B. LA COMPARAISON AVEC LE DROIT ADMINISTRATIF : UN REGIME PLUS PROTECTEUR ENVERS LES FONCTIONNAIRES ET AGENTS DE L’ADMINISTRATION.

L’argument développé par la doctrine, consistant à mettre en exergue la situation de préposition dans laquelle se trouve le préposé vis à vis de son commettant, a trouvé une assise supplémentaire résidant dans une comparaison avec le régime administratif. En droit administratif, la « faute de service » accomplie par un fonctionnaire ou un agent public est garantie par l’Administration et seules les « fautes personnelles » ou « détachables des fonctions » demeurent à la charge de ces agents ou fonctionnaires. Comment pourrait-on justifier une telle différence de régime entre le secteur public et le secteur privé ? Afin de ne pas aboutir à une situation discriminante, un parallélisme des solutions serait nécessaire : il appartiendrait à l’employeur de prendre en charge à titre définitif toute responsabilité découlant de fautes « ordinaires » ou « simples » ayant causé un préjudice à des tiers, le préposé demeurant personnellement responsable des conséquences dommageables de ses « fautes lourdes » accomplies dans le cadre de ses fonctions.

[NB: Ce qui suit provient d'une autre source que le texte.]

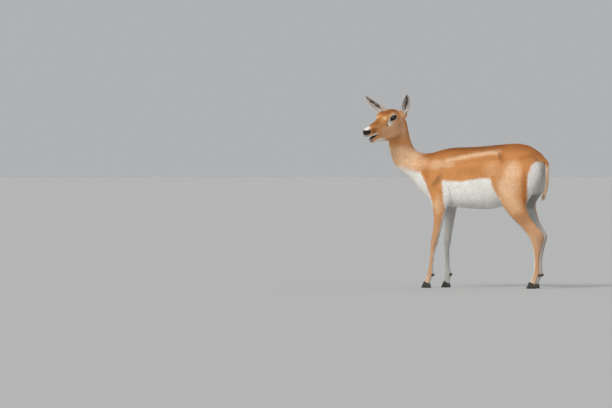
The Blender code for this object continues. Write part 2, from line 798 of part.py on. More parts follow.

C. UNE PRATIQUE SE RAPPROCHANT DU REGIME ADMINISTRATIF

La consécration d’un tel régime constituerait certes un véritable « chamboulement » juridique mais serait très rapidement confortée par la pratique. En effet, dès les années 50, on a pu constater une raréfaction des recours des commettants contre leurs préposés après qu’ils aient indemnisé la victime, sauf hypothèse de faute grave de la part du préposé. Il s’agit ni plus ni moins d’une application préexistante du régime ainsi proposé. Partant de là, on comprend difficilement l’absence de consécration juridique de la pratique. De même, l’instauration de ce régime serait finalement en conformité avec la législation alors en vigueur puisque l’article 36 de la loi du 13 juillet 1930, consacré à l’article L121-12 du Code des assurances dans sa version antérieure, disposait que l’assureur ne pouvait exercer de recours contre les préposés de son assuré, sauf à prouver leur « malveillance », à savoir leur faute intentionnelle. Face à la pertinence de ces arguments mais également en raison du décalage constaté entre le régime juridique consacré et la pratique, la jurisprudence a commencé à rendre certaines décisions adoucissant sensiblement la condition du préposé sans pour autant remettre totalement en cause le régime juridique existant.